Now, let’s imagine that they were REALLY dirty. Just filthy. Slop everywhere. Belgian mud splattered about like a Jackson Pollock.
When a bike race looks like that one scene from Slumdog Millionaire where the kid falls into a drop toilet, there’s not enough Napisan in the world to save your skinsuit.
On these particular sloppy ‘cross days – at Herendals, at Dendermonde, at Baal – there were winners and there were losers. And at an individual level, sure – it probably mattered a bit to Mathieu van der Poel or Wout van Aert that they picked up their gazillionth race wins, or that Lucinda Brand continued her season dominance.
For the purposes of this entirely hypothetical discussion, though, the results aren’t important. Not for this gallery.
So: imagine that you, hypothetically, had a bunch of gratuitously filthy CX photos and a platform to publish them on. What would you do?

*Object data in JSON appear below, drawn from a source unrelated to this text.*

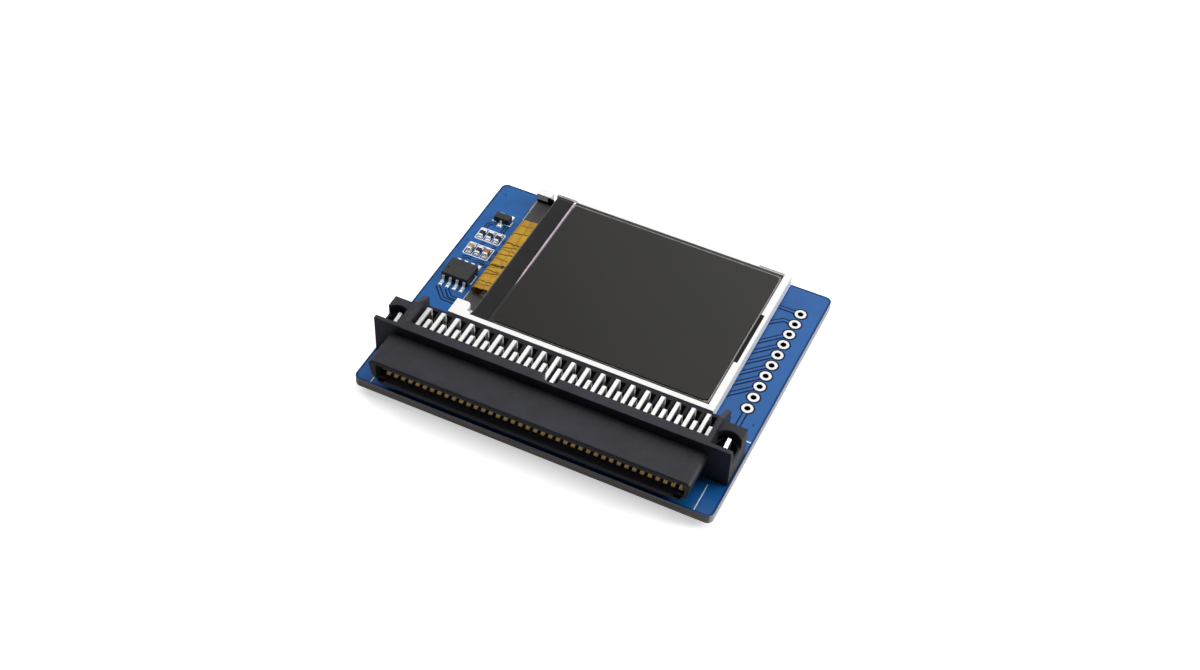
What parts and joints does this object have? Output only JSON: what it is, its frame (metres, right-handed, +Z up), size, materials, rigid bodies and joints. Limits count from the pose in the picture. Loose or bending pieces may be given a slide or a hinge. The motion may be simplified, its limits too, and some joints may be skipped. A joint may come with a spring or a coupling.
{
  "type": "tft display module",
  "caption": "TFT display module: flat colour panel in a white frame on a blue carrier board, with a black right-angle card-edge connector along the front and a row of plated header holes.",
  "frame": {"origin": "centre of the outline, at the level of the solder tails' tips", "axes": "X along the connector and across the display, Y from the connector's mouth to the display's back edge, Z up out of the board"},
  "size_m": [0.061, 0.051, 0.0102],
  "materials": {
    "pcb": "satin solder mask over glass-fibre board",
    "tin": "bright tin plating",
    "bright_metal": "bright plated spring metal",
    "solder": "dull solder",
    "gold": "gold plating",
    "black_plastic": "fine-grained black moulding",
    "guide_plastic": "fine-grained black moulding",
    "foam_tape": "soft adhesive pad",
    "white_plastic": "smooth white moulding",
    "white_film": "smooth white film",
    "clear_plastic": "clear acrylic",
    "clear_film": "clear ribbed film",
    "amber_film": "amber polyimide film",
    "lamp_resin": "pale yellow lamp resin",
    "grey_film": "grey polarizing film",
    "glass_dark": "dark display glass",
    "glass_clear": "dark display glass",
    "polarizer": "dark anti-glare film",
    "silicon": "polished dark chip",
    "black_tape": "thin black tape",
    "chip_resin": "moulded epoxy",
    "resistor_glaze": "dark glaze",
    "tan_ceramic": "fired ceramic",
    "orange_ceramic": "fired ceramic"
  },
  "bodies": {
    "root": {"circuit_board": "pcb", "header_plating": "tin", "surface_pads": "tin", "connector_housing": "black_plastic", "tail_guide": "guide_plastic", "upper_contacts_long": "tin", "upper_contacts_short": "tin", "lower_contacts_long": "gold", "lower_contacts_short": "gold", "board_lock_left": "bright_metal", "board_lock_right": "bright_metal", "solder_joints": "solder", "adhesive_pad": "foam_tape", "display_frame": "white_plastic", "reflector_sheet": "white_film", "light_guide": "clear_plastic", "diffuser_film": "white_film", "prism_film_lower": "clear_film", "prism_film_upper": "clear_film", "lamp_strip": "amber_film", "backlight_lamps": "lamp_resin", "rear_polarizer": "grey_film", "lower_glass": "glass_dark", "upper_glass": "glass_clear", "front_polarizer": "polarizer", "driver_chip": "silicon", "light_shield_tape": "black_tape", "flexible_tail": "amber_film", "memory_chip_body": "chip_resin", "memory_chip_leads": "tin", "transistor_body": "chip_resin", "transistor_leads": "tin", "resistor_bodies": "resistor_glaze", "resistor_terminals": "tin", "capacitor_tan": "tan_ceramic", "capacitor_orange": "orange_ceramic", "capacitor_terminals": "tin"}
  },
  "joints": []
}
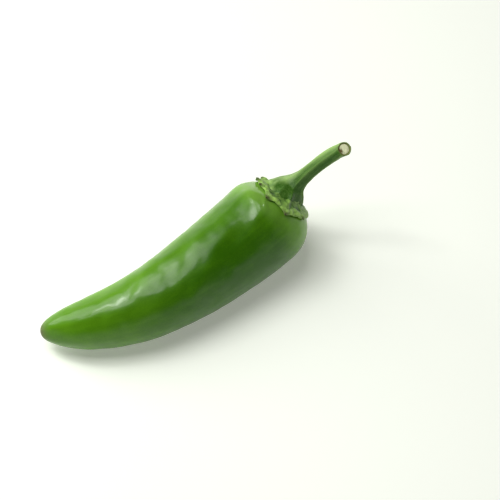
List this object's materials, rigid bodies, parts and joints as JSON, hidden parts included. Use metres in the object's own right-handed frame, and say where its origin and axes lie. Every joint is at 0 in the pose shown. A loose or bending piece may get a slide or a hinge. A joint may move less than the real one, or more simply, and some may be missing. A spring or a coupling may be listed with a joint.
{
  "type": "chilli pepper",
  "caption": "Slightly bent, pointed green chilli pepper with a glossy pod, a toothed calyx and a curved ribbed stem with a cut end.",
  "frame": {"origin": "middle of the flat spot that the pod rests on, under the centre of mass", "axes": "-Z down into the surface it lies on, +X along the pod from the tip to the stem"},
  "size_m": [0.0997, 0.0312, 0.0404],
  "materials": {
    "pod_skin": "smooth waxy skin, glossy, dark green",
    "calyx": "satin plant tissue, light green, with brown tooth tips",
    "stem": "satin ribbed stalk, green, with a pale cut end"
  },
  "bodies": {
    "root": {"pod": "pod_skin", "calyx": "calyx", "stem": "stem"}
  },
  "joints": []
}
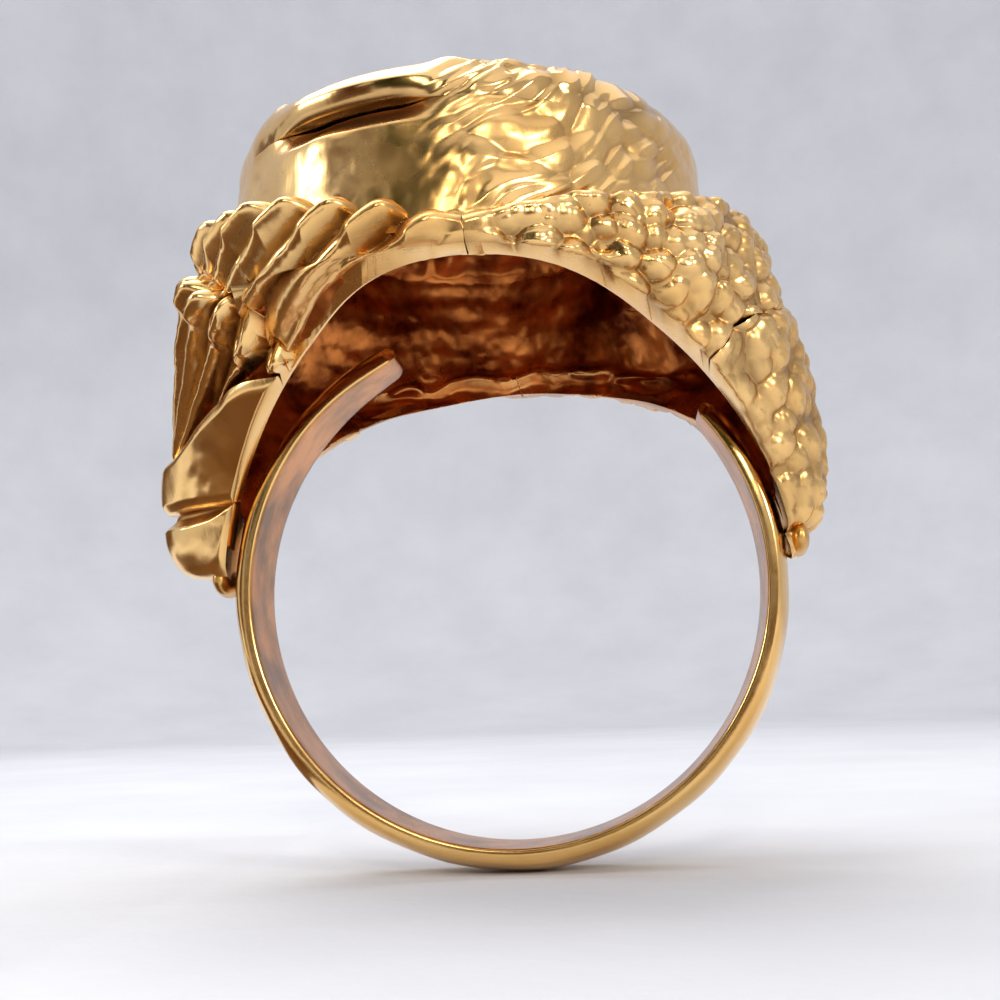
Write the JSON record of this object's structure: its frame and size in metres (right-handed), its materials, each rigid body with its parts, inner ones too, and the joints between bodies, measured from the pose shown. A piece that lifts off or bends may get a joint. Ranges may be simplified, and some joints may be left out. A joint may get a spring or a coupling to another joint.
{
  "type": "cocktail ring",
  "caption": "Large gold-tone cocktail ring with a hollow sculpted top and domed oval crown on a slim soldered band.",
  "frame": {"origin": "centre of the finger bore, midway along the band's width", "axes": "+Y along the finger, +Z from the bore to the crown, +X across the top towards the pebbled shoulder"},
  "size_m": [0.0223, 0.0198, 0.025],
  "materials": {
    "polished_gold": "polished gold plate, lightly worn",
    "band_gold": "polished gold plate, fine scratches",
    "textured_gold": "gold plate over cast texture",
    "solder_gold": "satin gold solder"
  },
  "bodies": {
    "root": {"shank_band": "band_gold", "crown_wall": "textured_gold", "crown_cap": "polished_gold", "left_tier_upper": "textured_gold", "left_tier_middle": "textured_gold", "left_tier_lower": "textured_gold", "left_toe": "textured_gold", "right_pebbles_upper": "textured_gold", "right_pebbles_lower": "textured_gold", "solder_left": "solder_gold", "solder_right": "solder_gold"}
  },
  "joints": []
}
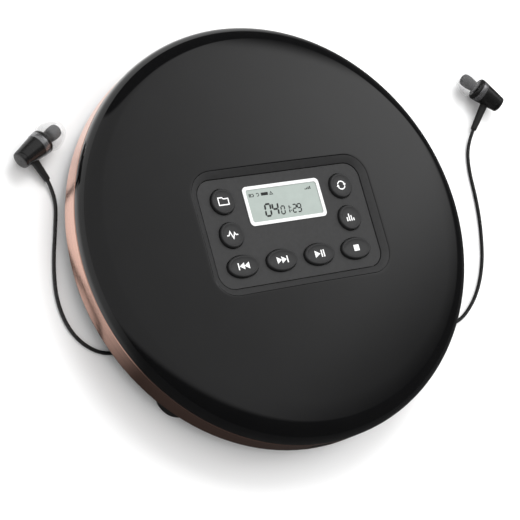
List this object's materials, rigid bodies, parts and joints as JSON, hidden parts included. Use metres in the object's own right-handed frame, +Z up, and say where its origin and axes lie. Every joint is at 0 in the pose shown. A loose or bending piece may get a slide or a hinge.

I think you’d just want to showcase picture after picture of sloppy puddles shredded to ribbons by 33 mm tubular knives, of mud arcing in little flumes into arses and faces. You’d want to publish the pictures where you can’t tell who’s who, where the outcome of the race is secondary to the setting. All squelch, no story.
Wouldn’t you want that gallery?
I think you probably would.
Here endeth the dirtiest gallery we’ve ever published.